After the Order of Melchizedek (Part 1)
James Scott Trimm
There have a lot of creative interpretations of just what a “Priest forever after the order of Melchizedek” is. But to get a good idea of what this phrase really means, lets begin by looking at it in the original Hebrew. Where the KJV has “after the order of Melchizedek” the actual Hebrew is:
This phrase עַל־דִּ֝בְרָתִ֗י is a compound of two words על which is a preposition meaning “about, concerning, upon” and דברתי “word, speech, cause”.

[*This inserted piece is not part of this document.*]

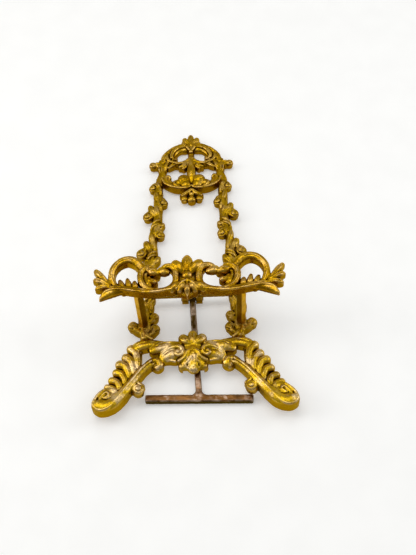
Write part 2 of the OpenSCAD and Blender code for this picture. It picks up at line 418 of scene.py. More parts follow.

What does this phrase mean?
According to the primary Jewish tradition, the “you” in Psalm 104:4 who is told “you are a priest forever after the order of Melchizedek” (Ps. 110:4) is Avraham, and the event refers to Gen. 14:18-20
Rashi comments on Ps. 110:4
you are a priest forever because of the speech of Malchizedek: From you will emerge the priesthood and the kingship that your children will inherit from Shem your progenitor, the priesthood and the kingship, which were given to him. דִבְרָתִי מלכי-צדק. The “yud” is superfluous, like (Lam. 1: 1): “the city that was once so populous (רבתי).” Because of the speech of Malchizedek, because of the command of Malchizedek. You are a priest, Heb. כהן. The word כהן bears the connotation of priesthood and rulership, as (II Sam. 8:18) : “and David’s sons were chief officers.”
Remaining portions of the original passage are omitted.